Mr Zelenskyy on Tuesday appealed to wealthy western countries to help Kyiv create an “air shield”, telling G7 leaders that “millions of people would be grateful” for help fending off attacks from the sky. He said without such protection the Russian military “still has room for further escalation” after Monday's missile salvoes.
Washington has pledged to increase shipments of air defences to Kyiv, while Germany promised delivery “in the coming days” of the first Iris-T missile shield reportedly capable of protecting a city.
In a week of marked escalation in the war, G7 leaders said that Belarus's plan to deploy joint forces with Russia constituted a new instance of “complicity” with Moscow, warning Minsk to “stop enabling” Russia's invasion.
Following talks with Mr Zelenskyy, G7 leaders said they would hold Mr Putin to account for attacks, but declined to specify how.
Before the G7 meeting, the Kremlin had already said it expected “confrontation” with the West to continue.
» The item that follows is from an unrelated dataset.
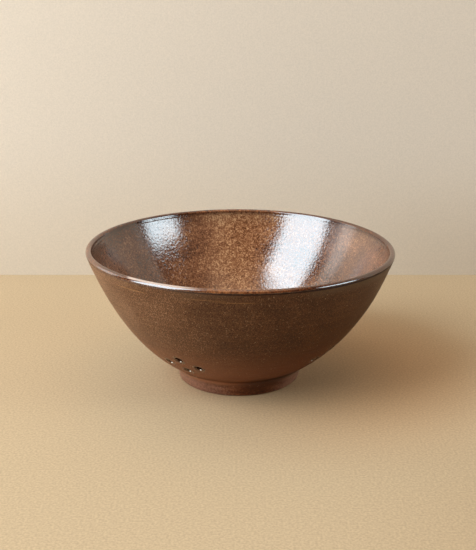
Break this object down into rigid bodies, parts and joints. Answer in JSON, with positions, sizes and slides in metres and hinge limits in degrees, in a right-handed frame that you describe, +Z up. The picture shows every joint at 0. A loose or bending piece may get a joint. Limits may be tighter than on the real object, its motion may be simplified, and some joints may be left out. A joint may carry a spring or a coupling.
{
  "type": "berry bowl",
  "caption": "Hand-thrown stoneware berry bowl on a turned foot ring, with small drain holes low in the wall for rinsing and draining fruit.",
  "frame": {"origin": "centre of the foot ring's standing face, on the surface the bowl stands on", "axes": "+Z up along the bowl's axis, -Y towards the front of the picture, +X to its right"},
  "size_m": [0.191, 0.191, 0.086],
  "materials": {
    "bare_stoneware": "matte",
    "glossy_amber_glaze": "gloss",
    "satin_brown_glaze": "satin",
    "foot_glaze": "satin",
    "drain_glaze": "gloss"
  },
  "bodies": {
    "root": {"bowl_wall": "bare_stoneware", "foot_ring": "bare_stoneware", "inner_glaze": "glossy_amber_glaze", "outer_glaze": "satin_brown_glaze", "foot_glaze": "foot_glaze", "drain_glaze": "drain_glaze"}
  },
  "joints": []
}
Russia followed up the missile launches at the start of the week with further aerial attacks on Tuesday.
Seven people were killed on Wednesday after Russian missiles hit a market in Avdiivka, a city in the eastern Ukrainian region of Donetsk.
Russians struck the central market, where many people were at that time," Pavlo Kyrylenko, regional governor of Donetsk, said. He said there was "no military logic" to the attack. He said it showed Moscow's "unbridled desire to kill as many people as possible" in Ukraine.